Dynamic carbon emissions accounting in the mixed production process of multi-pressure die-castingproducts based on cyber physical production system

Abstract

Die-casting is an efficient and precise casting process, but it consumes significant energy and contributes to severe environmental pollution. The characteristic features of the die-casting process chain include high demand for energy and resources, dynamic synergy among multiple processing equipment, and mixed production of various products. These characteristics lead to challenges in carbon emission accounting, such as the problem of carbon emission data haze. To address this issue, this study analyzes the dynamic characteristics of carbon emissions in the die-casting process chain to identify the sources of carbon emissions. Subsequently, a multi-source carbon data collection scheme is developed based on these sources, and an information-physical fusion-based model for carbon source data collection and integration is established. Following this, the correlation between carbon sources in the die-casting process chain and the production process is elucidated, and a carbon emission accounting model for mixed production of multiple die-casting products is developed.

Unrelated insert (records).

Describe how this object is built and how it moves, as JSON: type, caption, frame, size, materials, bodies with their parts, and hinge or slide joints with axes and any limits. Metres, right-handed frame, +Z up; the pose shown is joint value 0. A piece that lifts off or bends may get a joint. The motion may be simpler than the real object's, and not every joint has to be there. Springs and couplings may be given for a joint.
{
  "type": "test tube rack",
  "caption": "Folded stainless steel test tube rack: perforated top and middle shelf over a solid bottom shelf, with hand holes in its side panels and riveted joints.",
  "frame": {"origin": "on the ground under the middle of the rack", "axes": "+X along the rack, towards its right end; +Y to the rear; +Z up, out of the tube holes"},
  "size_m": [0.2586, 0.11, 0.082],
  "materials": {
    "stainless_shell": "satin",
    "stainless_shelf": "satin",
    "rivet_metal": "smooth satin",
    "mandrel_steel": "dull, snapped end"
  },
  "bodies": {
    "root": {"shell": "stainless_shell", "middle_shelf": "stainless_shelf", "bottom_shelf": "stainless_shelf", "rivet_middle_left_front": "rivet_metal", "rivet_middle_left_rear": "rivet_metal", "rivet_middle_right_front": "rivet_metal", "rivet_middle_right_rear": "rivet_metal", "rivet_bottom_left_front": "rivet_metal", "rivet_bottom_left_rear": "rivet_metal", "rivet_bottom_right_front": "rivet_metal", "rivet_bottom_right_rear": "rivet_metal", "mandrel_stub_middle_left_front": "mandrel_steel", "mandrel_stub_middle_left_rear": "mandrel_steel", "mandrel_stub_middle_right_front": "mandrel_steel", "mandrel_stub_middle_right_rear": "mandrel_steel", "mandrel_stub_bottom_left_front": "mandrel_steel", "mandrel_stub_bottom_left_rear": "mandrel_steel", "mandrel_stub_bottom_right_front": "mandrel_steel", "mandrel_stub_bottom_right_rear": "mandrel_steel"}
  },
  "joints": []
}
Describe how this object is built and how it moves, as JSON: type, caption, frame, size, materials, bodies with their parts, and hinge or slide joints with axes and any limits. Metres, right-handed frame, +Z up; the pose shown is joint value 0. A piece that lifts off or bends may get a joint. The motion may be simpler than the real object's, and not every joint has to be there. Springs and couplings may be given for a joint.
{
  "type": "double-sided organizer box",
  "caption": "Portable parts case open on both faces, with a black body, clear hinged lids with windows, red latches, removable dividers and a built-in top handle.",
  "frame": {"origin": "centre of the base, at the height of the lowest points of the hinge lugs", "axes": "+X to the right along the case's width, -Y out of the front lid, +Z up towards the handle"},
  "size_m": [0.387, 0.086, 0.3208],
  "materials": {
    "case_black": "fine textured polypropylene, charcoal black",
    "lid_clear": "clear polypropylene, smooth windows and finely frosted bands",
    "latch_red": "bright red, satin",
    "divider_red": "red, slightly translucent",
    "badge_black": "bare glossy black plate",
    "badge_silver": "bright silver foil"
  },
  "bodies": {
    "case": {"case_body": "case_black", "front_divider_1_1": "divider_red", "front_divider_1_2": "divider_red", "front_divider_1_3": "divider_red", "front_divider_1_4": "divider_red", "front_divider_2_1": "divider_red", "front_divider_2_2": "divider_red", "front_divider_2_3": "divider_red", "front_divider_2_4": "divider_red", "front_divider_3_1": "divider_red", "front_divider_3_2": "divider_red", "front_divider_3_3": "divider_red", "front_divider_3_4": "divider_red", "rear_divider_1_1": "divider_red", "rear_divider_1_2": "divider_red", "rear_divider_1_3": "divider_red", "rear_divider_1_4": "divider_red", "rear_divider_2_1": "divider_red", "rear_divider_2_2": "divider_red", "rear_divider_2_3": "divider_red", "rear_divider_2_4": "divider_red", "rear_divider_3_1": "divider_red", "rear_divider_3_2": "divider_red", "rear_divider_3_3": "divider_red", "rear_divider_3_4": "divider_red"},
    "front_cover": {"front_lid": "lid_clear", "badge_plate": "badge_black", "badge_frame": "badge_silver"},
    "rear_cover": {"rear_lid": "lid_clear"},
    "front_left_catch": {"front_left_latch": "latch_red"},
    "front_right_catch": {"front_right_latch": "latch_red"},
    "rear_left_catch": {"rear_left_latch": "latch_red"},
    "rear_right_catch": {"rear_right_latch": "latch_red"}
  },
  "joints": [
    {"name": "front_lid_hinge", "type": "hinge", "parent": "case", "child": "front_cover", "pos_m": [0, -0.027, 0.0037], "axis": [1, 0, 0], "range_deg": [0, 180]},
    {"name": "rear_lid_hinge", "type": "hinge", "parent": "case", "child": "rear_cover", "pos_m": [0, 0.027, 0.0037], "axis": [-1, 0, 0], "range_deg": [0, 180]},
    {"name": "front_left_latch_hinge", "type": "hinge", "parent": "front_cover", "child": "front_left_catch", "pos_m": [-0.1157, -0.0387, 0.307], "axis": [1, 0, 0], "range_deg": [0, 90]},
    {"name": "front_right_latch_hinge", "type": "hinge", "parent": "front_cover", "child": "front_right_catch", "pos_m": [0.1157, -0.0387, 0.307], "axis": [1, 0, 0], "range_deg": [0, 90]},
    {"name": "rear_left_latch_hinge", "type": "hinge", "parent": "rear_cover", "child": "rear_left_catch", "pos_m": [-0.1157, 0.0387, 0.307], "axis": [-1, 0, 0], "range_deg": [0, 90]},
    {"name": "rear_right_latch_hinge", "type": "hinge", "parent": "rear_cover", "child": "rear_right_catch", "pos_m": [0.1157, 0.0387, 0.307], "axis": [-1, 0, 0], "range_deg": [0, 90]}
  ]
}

For model parameterization, time-series power data are systematically integrated. Finally, using the dynamic characteristics of carbon emissions from typical die-casting production and the carbon source data model as a foundation, a case study is conducted on the carbon emissions from mixed production in the die-casting process chain. The results demonstrate the effectiveness, feasibility, and reliability of the proposed carbon emission accounting model. This study lays the foundation for optimizing carbon reduction in the die-casting process chain and supports the transition to a low-carbon die-casting workshop.